┌──
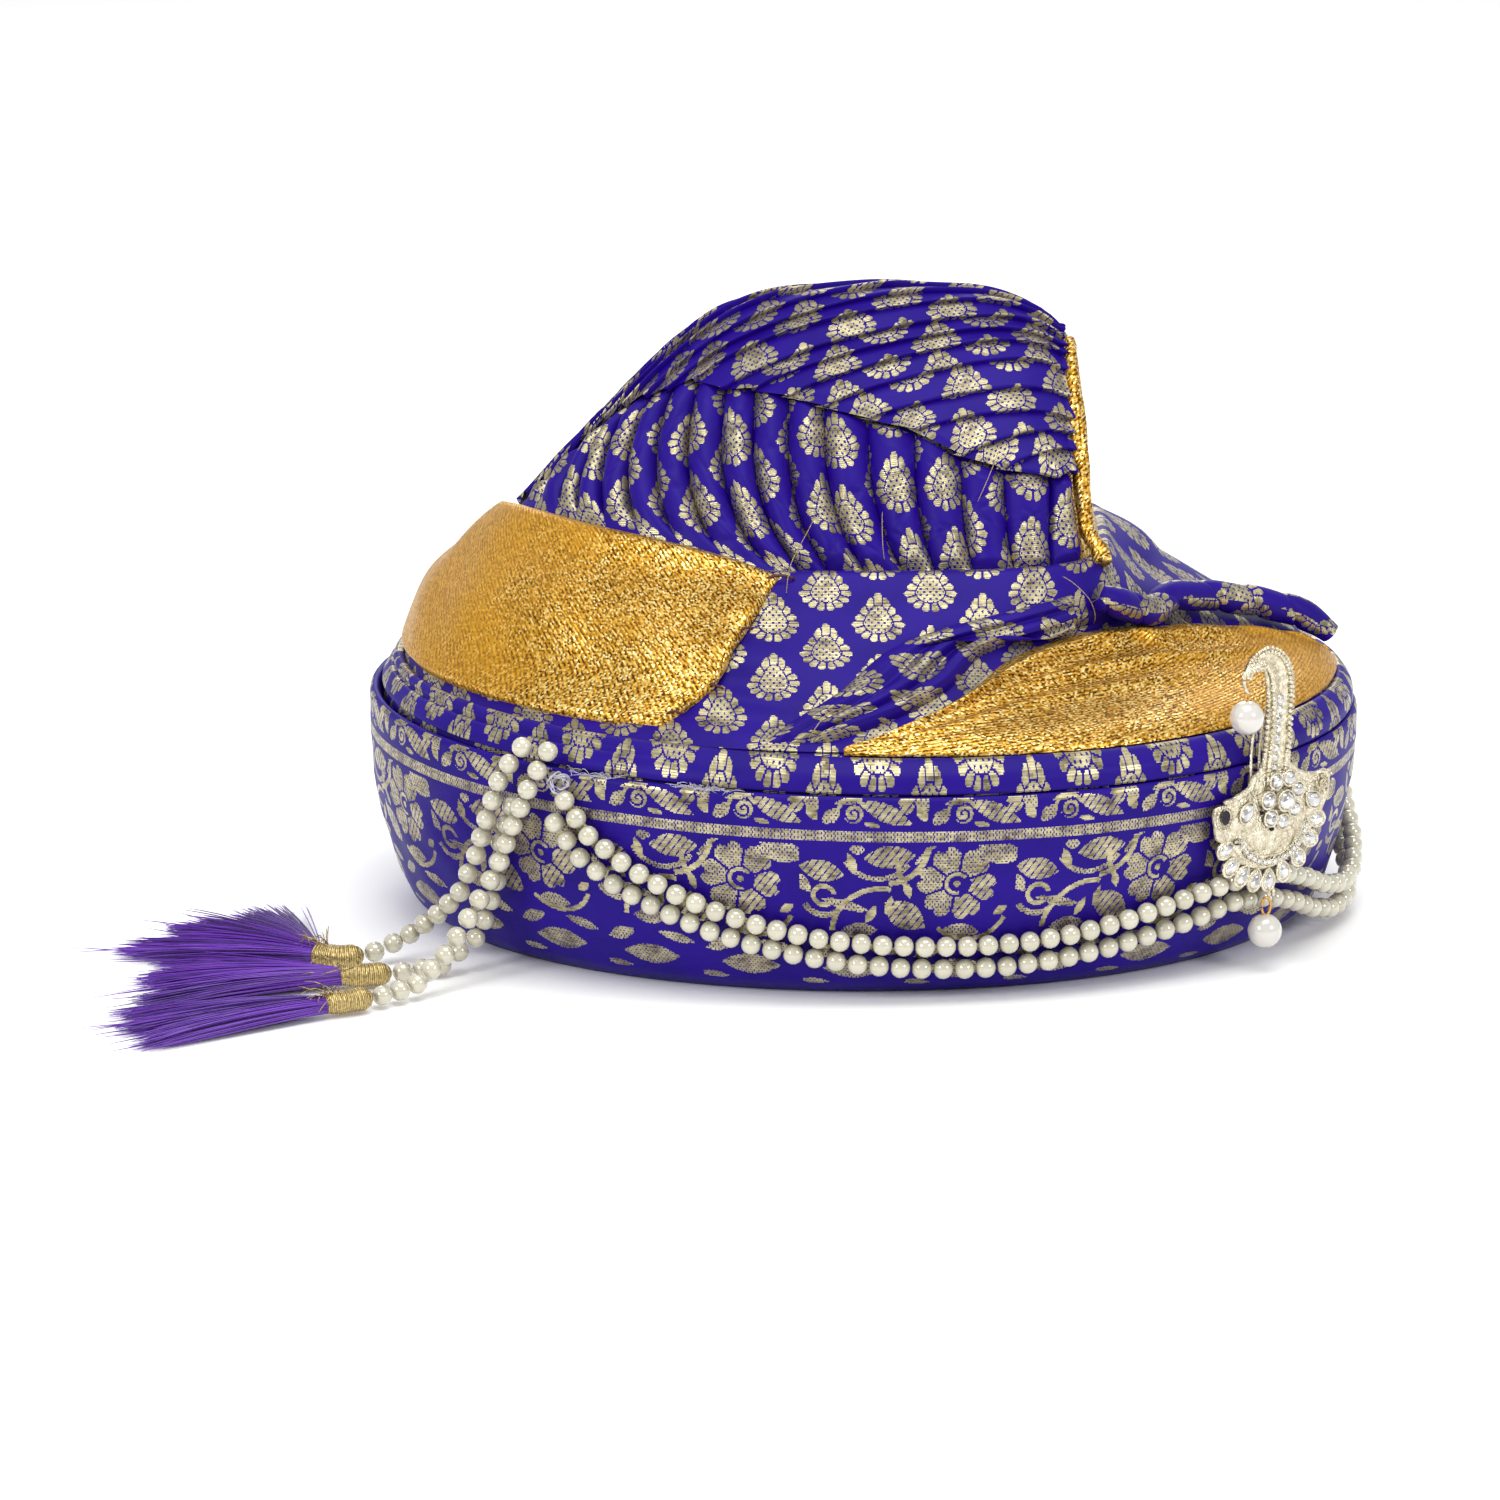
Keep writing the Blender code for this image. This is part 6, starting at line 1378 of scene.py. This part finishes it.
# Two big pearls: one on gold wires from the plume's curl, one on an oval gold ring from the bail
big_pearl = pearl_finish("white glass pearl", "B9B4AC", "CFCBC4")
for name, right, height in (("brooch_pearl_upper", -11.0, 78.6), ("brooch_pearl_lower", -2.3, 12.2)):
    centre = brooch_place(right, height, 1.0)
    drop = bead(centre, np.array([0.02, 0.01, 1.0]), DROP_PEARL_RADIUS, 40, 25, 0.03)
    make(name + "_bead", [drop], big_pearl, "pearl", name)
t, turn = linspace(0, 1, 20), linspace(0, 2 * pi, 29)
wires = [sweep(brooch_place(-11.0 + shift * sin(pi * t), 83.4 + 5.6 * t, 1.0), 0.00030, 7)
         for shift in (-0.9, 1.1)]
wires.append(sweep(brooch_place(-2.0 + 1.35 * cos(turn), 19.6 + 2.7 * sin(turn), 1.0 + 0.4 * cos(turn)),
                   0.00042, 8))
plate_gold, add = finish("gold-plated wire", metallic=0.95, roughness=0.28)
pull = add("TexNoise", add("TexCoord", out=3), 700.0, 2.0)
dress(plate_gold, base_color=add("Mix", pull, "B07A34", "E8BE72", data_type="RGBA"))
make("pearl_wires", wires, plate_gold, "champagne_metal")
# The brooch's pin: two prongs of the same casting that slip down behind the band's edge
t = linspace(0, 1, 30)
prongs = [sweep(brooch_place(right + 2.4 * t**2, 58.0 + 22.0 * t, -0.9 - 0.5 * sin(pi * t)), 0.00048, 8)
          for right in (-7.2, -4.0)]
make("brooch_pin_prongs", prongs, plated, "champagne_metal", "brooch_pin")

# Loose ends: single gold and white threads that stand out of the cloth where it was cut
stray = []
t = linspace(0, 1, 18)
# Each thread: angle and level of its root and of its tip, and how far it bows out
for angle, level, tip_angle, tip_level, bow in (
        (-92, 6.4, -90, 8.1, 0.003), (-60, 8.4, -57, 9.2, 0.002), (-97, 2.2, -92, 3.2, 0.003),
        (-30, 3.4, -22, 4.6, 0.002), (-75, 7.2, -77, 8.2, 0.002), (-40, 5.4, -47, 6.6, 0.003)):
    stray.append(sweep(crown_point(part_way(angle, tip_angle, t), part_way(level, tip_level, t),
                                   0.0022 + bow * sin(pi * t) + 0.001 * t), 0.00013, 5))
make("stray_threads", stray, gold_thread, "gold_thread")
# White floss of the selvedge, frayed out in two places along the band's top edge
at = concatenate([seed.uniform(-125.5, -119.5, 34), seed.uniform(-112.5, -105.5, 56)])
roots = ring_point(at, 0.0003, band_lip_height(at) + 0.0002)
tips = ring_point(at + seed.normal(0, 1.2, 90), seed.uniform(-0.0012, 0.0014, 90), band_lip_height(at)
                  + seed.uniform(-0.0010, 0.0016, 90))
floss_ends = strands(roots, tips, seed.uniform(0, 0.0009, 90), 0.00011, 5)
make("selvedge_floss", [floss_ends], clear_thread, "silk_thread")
└──
Quote the listing in full, please, keeping every line exact.

▶ **Solution for this exercise**
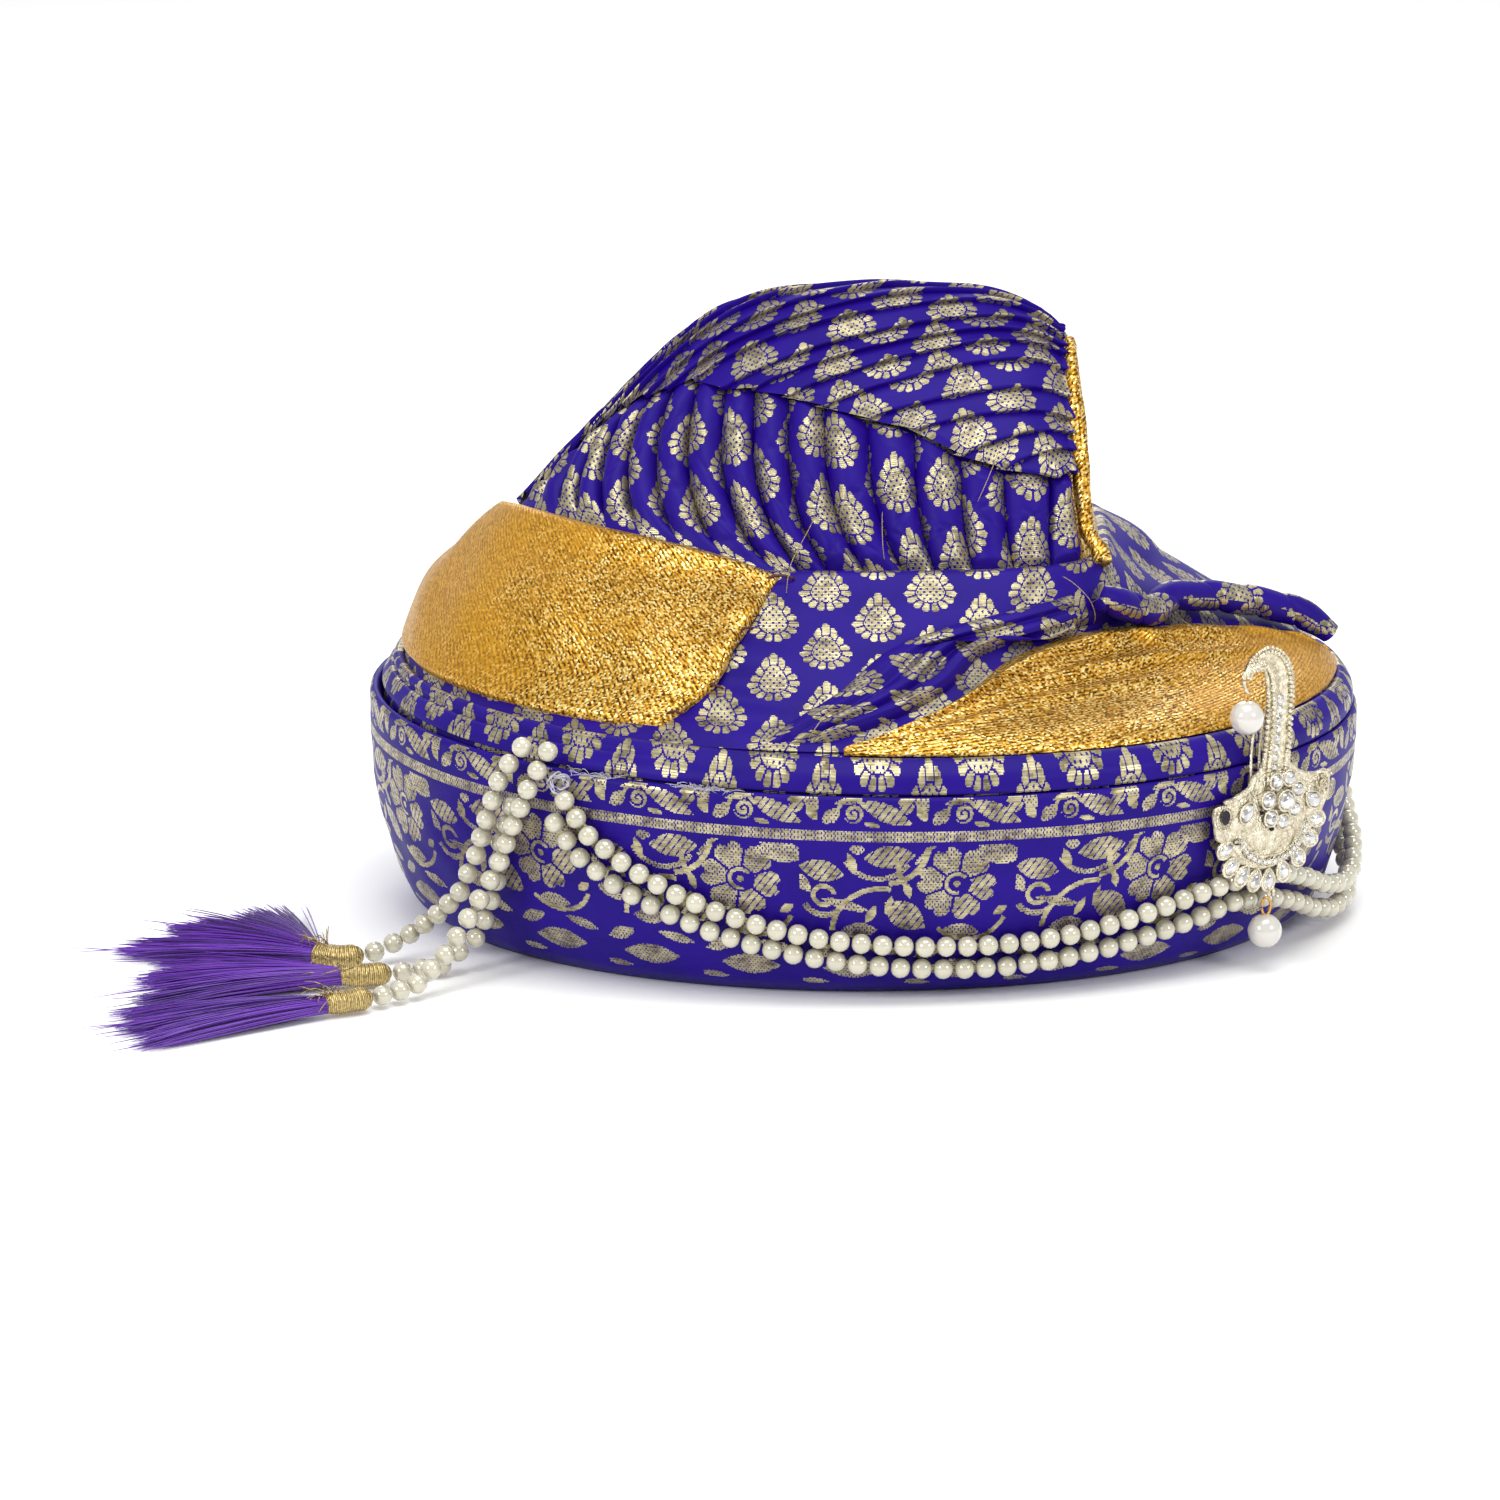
Keep writing the Blender code for this image. This is part 6, starting at line 1378 of scene.py. This part finishes it.
# Two big pearls: one on gold wires from the plume's curl, one on an oval gold ring from the bail
big_pearl = pearl_finish("white glass pearl", "B9B4AC", "CFCBC4")
for name, right, height in (("brooch_pearl_upper", -11.0, 78.6), ("brooch_pearl_lower", -2.3, 12.2)):
    centre = brooch_place(right, height, 1.0)
    drop = bead(centre, np.array([0.02, 0.01, 1.0]), DROP_PEARL_RADIUS, 40, 25, 0.03)
    make(name + "_bead", [drop], big_pearl, "pearl", name)
t, turn = linspace(0, 1, 20), linspace(0, 2 * pi, 29)
wires = [sweep(brooch_place(-11.0 + shift * sin(pi * t), 83.4 + 5.6 * t, 1.0), 0.00030, 7)
         for shift in (-0.9, 1.1)]
wires.append(sweep(brooch_place(-2.0 + 1.35 * cos(turn), 19.6 + 2.7 * sin(turn), 1.0 + 0.4 * cos(turn)),
                   0.00042, 8))
plate_gold, add = finish("gold-plated wire", metallic=0.95, roughness=0.28)
pull = add("TexNoise", add("TexCoord", out=3), 700.0, 2.0)
dress(plate_gold, base_color=add("Mix", pull, "B07A34", "E8BE72", data_type="RGBA"))
make("pearl_wires", wires, plate_gold, "champagne_metal")
# The brooch's pin: two prongs of the same casting that slip down behind the band's edge
t = linspace(0, 1, 30)
prongs = [sweep(brooch_place(right + 2.4 * t**2, 58.0 + 22.0 * t, -0.9 - 0.5 * sin(pi * t)), 0.00048, 8)
          for right in (-7.2, -4.0)]
make("brooch_pin_prongs", prongs, plated, "champagne_metal", "brooch_pin")

# Loose ends: single gold and white threads that stand out of the cloth where it was cut
stray = []
t = linspace(0, 1, 18)
# Each thread: angle and level of its root and of its tip, and how far it bows out
for angle, level, tip_angle, tip_level, bow in (
        (-92, 6.4, -90, 8.1, 0.003), (-60, 8.4, -57, 9.2, 0.002), (-97, 2.2, -92, 3.2, 0.003),
        (-30, 3.4, -22, 4.6, 0.002), (-75, 7.2, -77, 8.2, 0.002), (-40, 5.4, -47, 6.6, 0.003)):
    stray.append(sweep(crown_point(part_way(angle, tip_angle, t), part_way(level, tip_level, t),
                                   0.0022 + bow * sin(pi * t) + 0.001 * t), 0.00013, 5))
make("stray_threads", stray, gold_thread, "gold_thread")
# White floss of the selvedge, frayed out in two places along the band's top edge
at = concatenate([seed.uniform(-125.5, -119.5, 34), seed.uniform(-112.5, -105.5, 56)])
roots = ring_point(at, 0.0003, band_lip_height(at) + 0.0002)
tips = ring_point(at + seed.normal(0, 1.2, 90), seed.uniform(-0.0012, 0.0014, 90), band_lip_height(at)
                  + seed.uniform(-0.0010, 0.0016, 90))
floss_ends = strands(roots, tips, seed.uniform(0, 0.0009, 90), 0.00011, 5)
make("selvedge_floss", [floss_ends], clear_thread, "silk_thread")